▶ The request
Copy out exactly the lines from the start of the data to the line containing "return set_origin(paint(tray), hinge_origin())". Include both.
==== Records to process
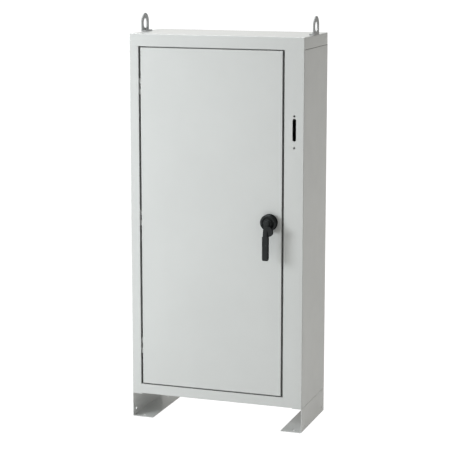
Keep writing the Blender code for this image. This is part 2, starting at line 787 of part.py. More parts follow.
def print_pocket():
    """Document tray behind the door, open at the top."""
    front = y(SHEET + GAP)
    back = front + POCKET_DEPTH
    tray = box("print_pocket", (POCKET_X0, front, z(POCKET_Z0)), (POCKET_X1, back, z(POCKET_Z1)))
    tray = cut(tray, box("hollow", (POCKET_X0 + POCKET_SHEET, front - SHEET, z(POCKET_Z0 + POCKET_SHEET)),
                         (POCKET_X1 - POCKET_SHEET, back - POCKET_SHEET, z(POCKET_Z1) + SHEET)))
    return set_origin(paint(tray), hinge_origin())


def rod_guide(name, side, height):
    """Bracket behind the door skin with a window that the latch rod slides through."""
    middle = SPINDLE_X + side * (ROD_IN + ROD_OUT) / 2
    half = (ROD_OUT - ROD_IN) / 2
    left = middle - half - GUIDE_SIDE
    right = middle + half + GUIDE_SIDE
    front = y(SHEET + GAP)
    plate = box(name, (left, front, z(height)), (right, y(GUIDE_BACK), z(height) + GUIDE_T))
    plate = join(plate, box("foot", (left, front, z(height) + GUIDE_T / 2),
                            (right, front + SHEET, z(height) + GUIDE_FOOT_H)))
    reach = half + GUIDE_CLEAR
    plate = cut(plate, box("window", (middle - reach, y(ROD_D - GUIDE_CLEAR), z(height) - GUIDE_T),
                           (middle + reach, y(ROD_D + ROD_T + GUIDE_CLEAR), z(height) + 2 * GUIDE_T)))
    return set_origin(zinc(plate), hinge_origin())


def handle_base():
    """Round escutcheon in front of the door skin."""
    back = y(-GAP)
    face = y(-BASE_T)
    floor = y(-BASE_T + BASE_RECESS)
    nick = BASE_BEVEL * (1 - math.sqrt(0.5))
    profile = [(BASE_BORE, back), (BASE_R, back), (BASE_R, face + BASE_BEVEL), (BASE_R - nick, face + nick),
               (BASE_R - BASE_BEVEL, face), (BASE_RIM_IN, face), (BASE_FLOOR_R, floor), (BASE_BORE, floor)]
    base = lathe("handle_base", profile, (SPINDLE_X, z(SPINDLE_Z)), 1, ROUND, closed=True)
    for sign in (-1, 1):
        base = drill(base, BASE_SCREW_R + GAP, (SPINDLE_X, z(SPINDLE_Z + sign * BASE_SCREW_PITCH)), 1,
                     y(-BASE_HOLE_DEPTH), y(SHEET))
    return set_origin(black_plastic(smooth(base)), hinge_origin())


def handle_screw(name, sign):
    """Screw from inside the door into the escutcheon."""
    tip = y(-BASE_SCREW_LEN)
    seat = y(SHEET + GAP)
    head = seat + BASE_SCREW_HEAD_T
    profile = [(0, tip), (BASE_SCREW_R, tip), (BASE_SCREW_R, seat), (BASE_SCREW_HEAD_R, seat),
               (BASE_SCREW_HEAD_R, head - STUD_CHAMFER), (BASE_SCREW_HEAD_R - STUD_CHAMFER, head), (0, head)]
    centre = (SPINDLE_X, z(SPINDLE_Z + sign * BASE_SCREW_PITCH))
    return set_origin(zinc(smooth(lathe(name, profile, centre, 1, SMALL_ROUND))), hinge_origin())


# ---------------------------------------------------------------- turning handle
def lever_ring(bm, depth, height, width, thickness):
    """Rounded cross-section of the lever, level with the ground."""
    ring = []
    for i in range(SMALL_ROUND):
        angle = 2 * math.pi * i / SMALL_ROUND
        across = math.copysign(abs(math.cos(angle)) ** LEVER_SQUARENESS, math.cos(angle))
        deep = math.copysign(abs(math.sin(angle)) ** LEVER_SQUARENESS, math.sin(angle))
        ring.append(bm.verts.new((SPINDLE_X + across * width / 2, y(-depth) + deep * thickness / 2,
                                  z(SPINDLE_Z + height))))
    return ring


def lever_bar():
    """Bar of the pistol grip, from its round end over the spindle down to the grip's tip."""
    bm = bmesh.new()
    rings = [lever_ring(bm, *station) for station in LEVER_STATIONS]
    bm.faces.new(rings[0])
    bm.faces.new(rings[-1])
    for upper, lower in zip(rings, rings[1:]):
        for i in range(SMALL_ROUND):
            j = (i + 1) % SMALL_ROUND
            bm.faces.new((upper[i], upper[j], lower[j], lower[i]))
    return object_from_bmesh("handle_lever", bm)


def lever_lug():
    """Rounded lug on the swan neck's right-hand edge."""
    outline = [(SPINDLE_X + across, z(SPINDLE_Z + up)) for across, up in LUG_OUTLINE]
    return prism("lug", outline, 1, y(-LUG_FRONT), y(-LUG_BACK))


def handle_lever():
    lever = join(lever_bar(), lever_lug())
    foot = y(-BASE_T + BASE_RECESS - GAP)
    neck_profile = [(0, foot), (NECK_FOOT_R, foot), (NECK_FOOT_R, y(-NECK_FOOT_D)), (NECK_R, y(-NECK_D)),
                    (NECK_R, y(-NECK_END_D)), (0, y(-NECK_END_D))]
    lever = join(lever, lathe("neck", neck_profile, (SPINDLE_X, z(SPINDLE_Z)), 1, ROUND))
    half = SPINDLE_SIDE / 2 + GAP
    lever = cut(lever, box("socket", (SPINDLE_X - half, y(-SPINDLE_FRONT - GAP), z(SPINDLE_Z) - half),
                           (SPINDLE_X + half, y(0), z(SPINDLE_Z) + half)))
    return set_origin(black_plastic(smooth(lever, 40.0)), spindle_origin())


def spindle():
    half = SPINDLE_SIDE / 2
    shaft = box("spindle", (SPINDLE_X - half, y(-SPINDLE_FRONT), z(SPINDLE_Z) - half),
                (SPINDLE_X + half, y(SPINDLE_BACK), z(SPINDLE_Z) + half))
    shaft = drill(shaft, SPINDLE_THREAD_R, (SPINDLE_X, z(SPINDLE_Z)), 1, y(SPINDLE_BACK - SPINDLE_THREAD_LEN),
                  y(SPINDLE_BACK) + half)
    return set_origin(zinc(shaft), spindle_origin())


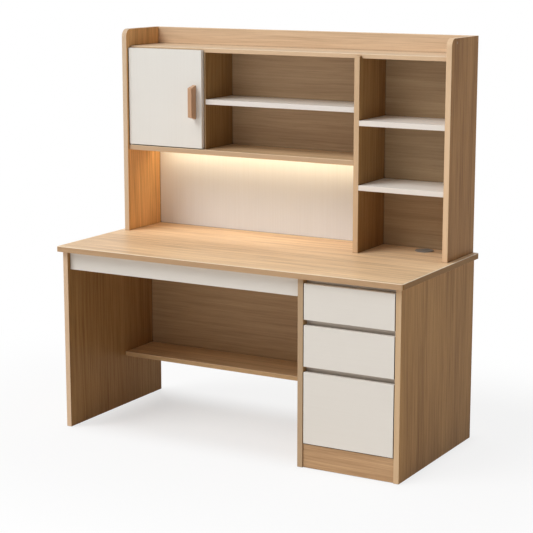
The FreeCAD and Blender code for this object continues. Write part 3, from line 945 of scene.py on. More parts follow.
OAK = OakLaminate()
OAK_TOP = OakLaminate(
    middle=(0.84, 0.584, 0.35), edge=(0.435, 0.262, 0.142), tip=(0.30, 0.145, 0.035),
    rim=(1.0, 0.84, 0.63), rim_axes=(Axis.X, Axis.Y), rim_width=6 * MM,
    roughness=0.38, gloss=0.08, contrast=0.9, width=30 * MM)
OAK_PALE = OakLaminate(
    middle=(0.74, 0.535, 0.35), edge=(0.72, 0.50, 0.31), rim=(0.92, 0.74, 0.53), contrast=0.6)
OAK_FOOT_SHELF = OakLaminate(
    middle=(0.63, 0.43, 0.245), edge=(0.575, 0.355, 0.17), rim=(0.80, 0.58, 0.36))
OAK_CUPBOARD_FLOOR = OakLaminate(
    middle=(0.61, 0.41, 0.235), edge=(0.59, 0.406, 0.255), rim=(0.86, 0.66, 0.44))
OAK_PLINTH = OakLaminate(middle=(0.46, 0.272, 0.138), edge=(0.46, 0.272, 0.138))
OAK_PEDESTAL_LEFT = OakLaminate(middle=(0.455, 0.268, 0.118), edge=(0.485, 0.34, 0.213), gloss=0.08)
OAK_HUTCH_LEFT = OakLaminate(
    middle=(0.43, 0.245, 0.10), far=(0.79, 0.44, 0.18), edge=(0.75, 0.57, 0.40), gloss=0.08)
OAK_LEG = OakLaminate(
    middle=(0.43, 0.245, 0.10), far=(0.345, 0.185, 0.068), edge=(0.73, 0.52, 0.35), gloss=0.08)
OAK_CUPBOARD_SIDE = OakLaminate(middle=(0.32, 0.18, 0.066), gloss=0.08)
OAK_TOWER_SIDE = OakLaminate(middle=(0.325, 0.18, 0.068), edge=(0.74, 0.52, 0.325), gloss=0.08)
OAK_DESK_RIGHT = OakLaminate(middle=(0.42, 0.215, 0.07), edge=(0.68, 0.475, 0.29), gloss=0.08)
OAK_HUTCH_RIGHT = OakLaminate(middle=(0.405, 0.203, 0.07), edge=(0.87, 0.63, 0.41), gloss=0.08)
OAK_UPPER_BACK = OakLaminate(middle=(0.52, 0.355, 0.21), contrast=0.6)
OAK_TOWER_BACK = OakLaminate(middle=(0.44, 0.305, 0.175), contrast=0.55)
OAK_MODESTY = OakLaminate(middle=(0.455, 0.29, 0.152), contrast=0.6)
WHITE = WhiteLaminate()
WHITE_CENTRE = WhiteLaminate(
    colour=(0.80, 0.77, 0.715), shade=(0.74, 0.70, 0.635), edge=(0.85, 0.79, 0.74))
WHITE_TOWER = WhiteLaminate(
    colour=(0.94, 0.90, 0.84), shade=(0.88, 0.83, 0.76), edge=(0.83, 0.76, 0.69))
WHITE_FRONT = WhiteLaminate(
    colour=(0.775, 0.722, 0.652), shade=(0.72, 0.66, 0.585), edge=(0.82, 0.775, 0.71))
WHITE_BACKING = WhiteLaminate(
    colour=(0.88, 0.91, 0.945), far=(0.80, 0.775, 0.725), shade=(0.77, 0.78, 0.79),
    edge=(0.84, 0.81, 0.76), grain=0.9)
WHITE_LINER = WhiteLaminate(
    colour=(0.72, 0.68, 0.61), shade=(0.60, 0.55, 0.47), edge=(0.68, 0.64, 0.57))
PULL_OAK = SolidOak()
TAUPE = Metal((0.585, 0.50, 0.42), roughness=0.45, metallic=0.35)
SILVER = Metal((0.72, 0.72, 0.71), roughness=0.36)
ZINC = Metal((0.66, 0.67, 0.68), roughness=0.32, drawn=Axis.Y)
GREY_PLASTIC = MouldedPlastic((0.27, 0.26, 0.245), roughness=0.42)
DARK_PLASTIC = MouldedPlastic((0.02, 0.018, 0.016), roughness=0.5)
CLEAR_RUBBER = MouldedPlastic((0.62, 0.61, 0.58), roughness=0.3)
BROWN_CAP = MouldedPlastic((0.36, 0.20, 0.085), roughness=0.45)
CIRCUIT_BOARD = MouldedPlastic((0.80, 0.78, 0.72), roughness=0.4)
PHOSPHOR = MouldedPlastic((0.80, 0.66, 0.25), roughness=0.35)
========
▶ Written answer
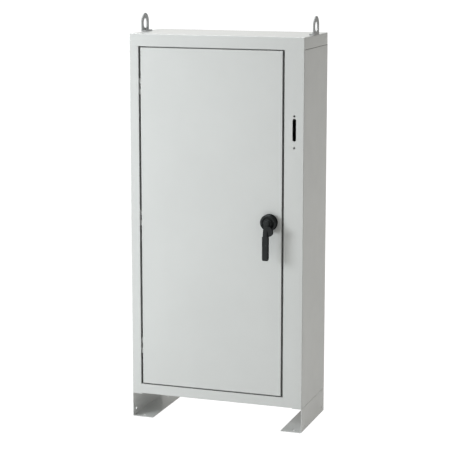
Keep writing the Blender code for this image. This is part 2, starting at line 787 of part.py. More parts follow.
def print_pocket():
    """Document tray behind the door, open at the top."""
    front = y(SHEET + GAP)
    back = front + POCKET_DEPTH
    tray = box("print_pocket", (POCKET_X0, front, z(POCKET_Z0)), (POCKET_X1, back, z(POCKET_Z1)))
    tray = cut(tray, box("hollow", (POCKET_X0 + POCKET_SHEET, front - SHEET, z(POCKET_Z0 + POCKET_SHEET)),
                         (POCKET_X1 - POCKET_SHEET, back - POCKET_SHEET, z(POCKET_Z1) + SHEET)))
    return set_origin(paint(tray), hinge_origin())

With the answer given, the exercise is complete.